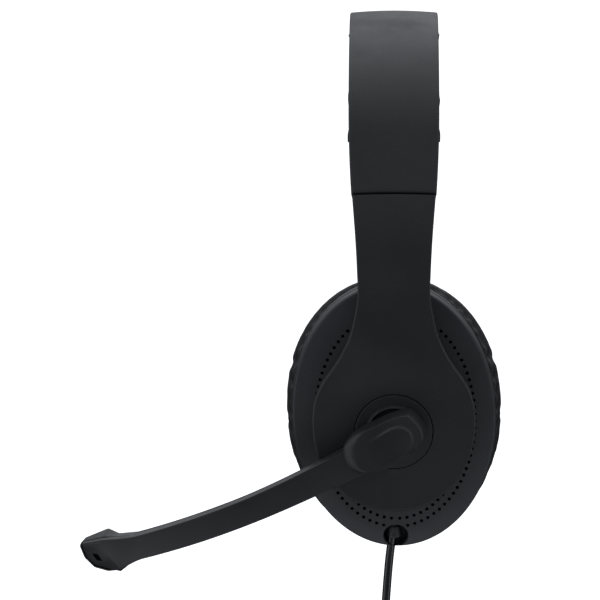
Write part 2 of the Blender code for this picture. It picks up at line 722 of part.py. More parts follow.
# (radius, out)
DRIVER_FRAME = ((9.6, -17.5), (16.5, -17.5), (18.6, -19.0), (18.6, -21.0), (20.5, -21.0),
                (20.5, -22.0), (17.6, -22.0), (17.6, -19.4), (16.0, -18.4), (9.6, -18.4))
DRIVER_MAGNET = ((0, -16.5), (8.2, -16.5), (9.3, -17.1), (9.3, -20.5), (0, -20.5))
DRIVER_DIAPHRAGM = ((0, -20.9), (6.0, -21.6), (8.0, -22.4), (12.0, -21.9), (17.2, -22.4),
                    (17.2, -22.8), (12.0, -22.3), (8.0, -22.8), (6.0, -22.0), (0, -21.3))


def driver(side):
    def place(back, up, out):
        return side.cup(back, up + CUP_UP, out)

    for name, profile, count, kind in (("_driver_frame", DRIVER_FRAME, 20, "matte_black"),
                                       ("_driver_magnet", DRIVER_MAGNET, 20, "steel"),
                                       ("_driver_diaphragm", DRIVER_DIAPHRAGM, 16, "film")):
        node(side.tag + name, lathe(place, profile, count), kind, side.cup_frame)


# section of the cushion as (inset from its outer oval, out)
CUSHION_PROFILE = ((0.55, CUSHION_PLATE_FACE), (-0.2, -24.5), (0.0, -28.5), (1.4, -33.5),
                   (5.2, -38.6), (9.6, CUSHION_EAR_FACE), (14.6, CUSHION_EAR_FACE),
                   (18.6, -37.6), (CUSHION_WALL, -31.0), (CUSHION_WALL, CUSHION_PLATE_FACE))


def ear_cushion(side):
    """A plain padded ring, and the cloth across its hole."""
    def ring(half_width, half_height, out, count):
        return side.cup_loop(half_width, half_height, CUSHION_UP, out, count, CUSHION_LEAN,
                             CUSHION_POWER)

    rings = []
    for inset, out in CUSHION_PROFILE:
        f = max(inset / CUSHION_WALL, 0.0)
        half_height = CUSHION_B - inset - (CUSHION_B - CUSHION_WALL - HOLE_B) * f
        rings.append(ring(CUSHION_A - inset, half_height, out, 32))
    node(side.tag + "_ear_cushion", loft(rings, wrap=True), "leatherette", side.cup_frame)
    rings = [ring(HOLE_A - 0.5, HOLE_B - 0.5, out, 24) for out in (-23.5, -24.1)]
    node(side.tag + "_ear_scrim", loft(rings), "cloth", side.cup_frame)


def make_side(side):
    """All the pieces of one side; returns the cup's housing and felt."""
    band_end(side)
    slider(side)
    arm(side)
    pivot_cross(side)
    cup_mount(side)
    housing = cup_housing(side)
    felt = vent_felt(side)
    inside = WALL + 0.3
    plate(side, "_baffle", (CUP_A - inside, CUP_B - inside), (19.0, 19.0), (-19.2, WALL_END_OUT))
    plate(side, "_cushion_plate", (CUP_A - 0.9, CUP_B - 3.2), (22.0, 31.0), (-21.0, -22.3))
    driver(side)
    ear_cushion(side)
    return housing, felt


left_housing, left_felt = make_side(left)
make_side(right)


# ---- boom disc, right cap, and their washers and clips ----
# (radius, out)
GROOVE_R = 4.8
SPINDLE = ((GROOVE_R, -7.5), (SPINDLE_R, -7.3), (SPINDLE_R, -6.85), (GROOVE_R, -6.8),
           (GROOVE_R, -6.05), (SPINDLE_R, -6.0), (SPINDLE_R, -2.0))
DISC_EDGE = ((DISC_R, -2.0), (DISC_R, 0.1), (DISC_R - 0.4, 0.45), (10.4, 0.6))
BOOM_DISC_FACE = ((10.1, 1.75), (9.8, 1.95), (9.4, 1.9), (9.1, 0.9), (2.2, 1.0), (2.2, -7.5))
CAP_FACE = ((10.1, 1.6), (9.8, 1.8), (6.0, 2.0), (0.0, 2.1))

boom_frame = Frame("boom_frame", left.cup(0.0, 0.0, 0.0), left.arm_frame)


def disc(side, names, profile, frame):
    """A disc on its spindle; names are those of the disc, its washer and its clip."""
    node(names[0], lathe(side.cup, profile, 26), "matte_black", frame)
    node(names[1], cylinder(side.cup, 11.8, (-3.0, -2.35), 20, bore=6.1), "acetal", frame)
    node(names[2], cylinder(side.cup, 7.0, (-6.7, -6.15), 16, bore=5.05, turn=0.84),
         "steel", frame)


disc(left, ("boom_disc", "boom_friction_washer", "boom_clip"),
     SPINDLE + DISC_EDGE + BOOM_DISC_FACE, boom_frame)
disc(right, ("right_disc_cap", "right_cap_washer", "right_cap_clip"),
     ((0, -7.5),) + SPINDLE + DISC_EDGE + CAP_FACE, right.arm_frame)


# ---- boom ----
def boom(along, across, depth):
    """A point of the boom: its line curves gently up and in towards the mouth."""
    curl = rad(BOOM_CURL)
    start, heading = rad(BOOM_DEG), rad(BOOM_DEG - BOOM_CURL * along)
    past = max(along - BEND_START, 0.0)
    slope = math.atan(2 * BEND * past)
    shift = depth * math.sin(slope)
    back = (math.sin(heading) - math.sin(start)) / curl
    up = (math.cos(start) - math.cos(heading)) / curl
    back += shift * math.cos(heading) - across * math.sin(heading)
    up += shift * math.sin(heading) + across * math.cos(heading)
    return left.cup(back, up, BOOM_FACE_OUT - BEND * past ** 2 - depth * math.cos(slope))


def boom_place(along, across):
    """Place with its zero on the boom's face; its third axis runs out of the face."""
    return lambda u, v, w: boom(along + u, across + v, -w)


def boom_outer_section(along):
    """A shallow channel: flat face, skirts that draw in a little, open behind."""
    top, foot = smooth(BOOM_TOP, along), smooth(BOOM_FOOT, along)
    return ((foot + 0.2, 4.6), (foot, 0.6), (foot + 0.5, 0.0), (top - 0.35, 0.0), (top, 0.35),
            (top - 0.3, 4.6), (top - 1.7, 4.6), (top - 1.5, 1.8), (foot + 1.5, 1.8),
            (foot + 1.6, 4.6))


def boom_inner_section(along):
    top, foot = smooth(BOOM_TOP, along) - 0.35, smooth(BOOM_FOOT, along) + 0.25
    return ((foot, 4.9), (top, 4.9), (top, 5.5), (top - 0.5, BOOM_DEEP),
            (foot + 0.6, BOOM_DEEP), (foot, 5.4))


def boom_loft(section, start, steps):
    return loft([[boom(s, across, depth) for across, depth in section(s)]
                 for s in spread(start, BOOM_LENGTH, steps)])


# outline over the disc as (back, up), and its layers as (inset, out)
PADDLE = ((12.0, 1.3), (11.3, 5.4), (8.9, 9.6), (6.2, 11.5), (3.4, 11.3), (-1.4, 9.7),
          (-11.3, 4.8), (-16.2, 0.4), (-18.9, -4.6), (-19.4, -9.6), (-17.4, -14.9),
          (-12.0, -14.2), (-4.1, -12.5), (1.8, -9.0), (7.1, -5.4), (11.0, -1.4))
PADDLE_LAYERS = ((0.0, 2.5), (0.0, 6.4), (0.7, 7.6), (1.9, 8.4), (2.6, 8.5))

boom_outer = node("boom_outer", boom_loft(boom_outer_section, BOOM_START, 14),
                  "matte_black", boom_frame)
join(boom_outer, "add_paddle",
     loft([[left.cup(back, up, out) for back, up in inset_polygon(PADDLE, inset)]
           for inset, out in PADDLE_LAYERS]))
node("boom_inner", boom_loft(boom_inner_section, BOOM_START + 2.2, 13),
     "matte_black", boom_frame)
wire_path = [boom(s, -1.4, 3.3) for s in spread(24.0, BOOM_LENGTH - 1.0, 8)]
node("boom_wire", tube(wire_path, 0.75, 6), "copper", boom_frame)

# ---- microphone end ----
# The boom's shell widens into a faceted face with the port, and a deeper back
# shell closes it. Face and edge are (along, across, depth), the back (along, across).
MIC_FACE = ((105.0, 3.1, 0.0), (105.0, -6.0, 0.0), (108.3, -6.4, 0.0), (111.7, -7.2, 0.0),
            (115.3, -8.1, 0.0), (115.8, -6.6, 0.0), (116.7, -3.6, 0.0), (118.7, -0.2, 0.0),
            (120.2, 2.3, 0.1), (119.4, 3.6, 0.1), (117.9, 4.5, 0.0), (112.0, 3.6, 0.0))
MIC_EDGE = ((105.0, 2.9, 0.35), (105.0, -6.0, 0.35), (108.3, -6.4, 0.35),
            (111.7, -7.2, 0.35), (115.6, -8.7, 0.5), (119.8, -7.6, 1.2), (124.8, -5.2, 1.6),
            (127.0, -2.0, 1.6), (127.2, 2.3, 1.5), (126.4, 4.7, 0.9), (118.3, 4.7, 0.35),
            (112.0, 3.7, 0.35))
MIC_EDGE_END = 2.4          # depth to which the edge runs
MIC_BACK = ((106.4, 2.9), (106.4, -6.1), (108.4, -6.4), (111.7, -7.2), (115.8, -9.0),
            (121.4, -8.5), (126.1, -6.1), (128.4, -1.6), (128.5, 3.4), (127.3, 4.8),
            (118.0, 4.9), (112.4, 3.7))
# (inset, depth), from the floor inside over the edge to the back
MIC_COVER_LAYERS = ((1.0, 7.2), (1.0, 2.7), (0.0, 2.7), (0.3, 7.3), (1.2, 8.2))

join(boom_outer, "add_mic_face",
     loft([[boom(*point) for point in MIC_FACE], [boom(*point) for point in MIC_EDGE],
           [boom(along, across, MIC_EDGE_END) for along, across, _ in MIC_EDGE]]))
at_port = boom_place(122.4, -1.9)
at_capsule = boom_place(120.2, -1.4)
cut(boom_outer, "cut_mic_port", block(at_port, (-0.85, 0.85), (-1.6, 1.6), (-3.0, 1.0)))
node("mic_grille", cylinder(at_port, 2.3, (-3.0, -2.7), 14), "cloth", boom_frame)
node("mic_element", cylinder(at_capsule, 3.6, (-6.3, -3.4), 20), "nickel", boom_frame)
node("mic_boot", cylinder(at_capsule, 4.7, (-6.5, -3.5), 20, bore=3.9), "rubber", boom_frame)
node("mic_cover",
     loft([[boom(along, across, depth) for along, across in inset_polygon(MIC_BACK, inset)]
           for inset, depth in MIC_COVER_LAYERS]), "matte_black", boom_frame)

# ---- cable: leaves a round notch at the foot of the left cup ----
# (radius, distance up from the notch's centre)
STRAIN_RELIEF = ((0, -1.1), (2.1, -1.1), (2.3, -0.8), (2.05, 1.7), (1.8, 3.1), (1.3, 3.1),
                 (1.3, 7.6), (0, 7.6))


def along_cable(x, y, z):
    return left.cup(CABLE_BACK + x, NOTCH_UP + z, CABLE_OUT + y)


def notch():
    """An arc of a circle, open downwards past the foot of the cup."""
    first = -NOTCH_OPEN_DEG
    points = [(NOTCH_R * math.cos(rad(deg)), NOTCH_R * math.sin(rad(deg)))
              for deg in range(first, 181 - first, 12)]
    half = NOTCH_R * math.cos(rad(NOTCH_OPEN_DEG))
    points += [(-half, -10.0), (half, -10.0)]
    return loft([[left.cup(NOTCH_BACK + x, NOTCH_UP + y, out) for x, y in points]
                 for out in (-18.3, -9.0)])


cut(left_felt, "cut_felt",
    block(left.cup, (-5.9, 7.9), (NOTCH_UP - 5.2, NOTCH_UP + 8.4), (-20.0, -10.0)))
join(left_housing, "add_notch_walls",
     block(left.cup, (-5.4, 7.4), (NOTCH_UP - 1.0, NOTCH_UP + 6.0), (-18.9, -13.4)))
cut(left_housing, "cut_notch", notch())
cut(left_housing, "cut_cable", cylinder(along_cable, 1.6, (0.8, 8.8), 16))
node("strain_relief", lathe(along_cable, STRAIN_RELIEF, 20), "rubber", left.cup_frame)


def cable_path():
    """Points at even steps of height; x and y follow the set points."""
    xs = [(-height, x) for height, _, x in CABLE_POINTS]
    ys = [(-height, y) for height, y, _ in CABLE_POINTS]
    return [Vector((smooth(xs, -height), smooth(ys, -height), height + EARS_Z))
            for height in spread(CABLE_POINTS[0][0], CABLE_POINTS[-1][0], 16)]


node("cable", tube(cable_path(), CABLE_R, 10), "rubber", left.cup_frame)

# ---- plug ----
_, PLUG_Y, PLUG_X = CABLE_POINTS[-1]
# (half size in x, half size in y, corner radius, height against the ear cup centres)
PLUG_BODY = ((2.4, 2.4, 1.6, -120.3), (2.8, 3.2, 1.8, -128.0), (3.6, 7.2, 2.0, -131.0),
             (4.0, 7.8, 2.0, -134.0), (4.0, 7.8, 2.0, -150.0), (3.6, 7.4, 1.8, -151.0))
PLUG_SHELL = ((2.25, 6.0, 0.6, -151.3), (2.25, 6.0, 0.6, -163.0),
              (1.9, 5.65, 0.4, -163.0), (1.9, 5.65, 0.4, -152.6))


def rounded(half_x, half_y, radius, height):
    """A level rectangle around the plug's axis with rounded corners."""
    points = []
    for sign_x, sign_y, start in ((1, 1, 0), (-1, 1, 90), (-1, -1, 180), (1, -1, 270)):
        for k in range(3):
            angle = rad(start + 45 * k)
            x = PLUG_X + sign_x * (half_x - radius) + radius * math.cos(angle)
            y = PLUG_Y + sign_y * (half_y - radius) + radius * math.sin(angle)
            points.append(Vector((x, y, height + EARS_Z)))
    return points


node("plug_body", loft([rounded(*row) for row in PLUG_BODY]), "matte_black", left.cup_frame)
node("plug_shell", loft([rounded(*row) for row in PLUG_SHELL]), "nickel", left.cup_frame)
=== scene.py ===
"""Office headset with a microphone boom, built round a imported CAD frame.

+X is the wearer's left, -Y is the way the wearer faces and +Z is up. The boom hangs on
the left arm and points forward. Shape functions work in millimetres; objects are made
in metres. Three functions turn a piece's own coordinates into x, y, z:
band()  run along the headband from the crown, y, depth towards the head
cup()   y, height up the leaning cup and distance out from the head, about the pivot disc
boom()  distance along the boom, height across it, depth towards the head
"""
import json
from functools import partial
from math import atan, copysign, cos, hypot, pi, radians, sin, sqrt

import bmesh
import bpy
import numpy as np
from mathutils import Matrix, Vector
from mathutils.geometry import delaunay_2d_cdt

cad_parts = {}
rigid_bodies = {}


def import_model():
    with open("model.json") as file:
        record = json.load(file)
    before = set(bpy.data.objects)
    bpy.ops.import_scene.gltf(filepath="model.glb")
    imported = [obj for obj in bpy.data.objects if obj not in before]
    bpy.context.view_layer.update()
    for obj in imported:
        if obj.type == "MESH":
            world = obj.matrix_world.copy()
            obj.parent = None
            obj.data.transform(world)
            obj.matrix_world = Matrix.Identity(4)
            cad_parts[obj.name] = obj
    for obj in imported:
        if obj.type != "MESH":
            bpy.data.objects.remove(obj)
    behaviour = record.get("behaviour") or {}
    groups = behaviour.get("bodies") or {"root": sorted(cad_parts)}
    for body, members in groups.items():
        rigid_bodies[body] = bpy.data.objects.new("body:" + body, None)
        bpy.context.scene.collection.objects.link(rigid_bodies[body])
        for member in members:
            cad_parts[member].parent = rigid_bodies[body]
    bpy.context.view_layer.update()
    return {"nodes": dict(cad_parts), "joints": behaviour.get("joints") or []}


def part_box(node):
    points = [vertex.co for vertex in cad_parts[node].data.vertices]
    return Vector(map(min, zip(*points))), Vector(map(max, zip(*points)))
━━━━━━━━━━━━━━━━
WHAT THE TASK ASKS:
In the listing above, find the line containing "return points" and the line containing "cad_parts[member].parent = rigid_bodies[body]", then quote both, plus every line between them, exactly as written.

RESULT FOR THIS EXERCISE:
    return points


node("plug_body", loft([rounded(*row) for row in PLUG_BODY]), "matte_black", left.cup_frame)
node("plug_shell", loft([rounded(*row) for row in PLUG_SHELL]), "nickel", left.cup_frame)
=== scene.py ===
"""Office headset with a microphone boom, built round a imported CAD frame.

+X is the wearer's left, -Y is the way the wearer faces and +Z is up. The boom hangs on
the left arm and points forward. Shape functions work in millimetres; objects are made
in metres. Three functions turn a piece's own coordinates into x, y, z:
band()  run along the headband from the crown, y, depth towards the head
cup()   y, height up the leaning cup and distance out from the head, about the pivot disc
boom()  distance along the boom, height across it, depth towards the head
"""
import json
from functools import partial
from math import atan, copysign, cos, hypot, pi, radians, sin, sqrt

import bmesh
import bpy
import numpy as np
from mathutils import Matrix, Vector
from mathutils.geometry import delaunay_2d_cdt

cad_parts = {}
rigid_bodies = {}


def import_model():
    with open("model.json") as file:
        record = json.load(file)
    before = set(bpy.data.objects)
    bpy.ops.import_scene.gltf(filepath="model.glb")
    imported = [obj for obj in bpy.data.objects if obj not in before]
    bpy.context.view_layer.update()
    for obj in imported:
        if obj.type == "MESH":
            world = obj.matrix_world.copy()
            obj.parent = None
            obj.data.transform(world)
            obj.matrix_world = Matrix.Identity(4)
            cad_parts[obj.name] = obj
    for obj in imported:
        if obj.type != "MESH":
            bpy.data.objects.remove(obj)
    behaviour = record.get("behaviour") or {}
    groups = behaviour.get("bodies") or {"root": sorted(cad_parts)}
    for body, members in groups.items():
        rigid_bodies[body] = bpy.data.objects.new("body:" + body, None)
        bpy.context.scene.collection.objects.link(rigid_bodies[body])
        for member in members:
            cad_parts[member].parent = rigid_bodies[body]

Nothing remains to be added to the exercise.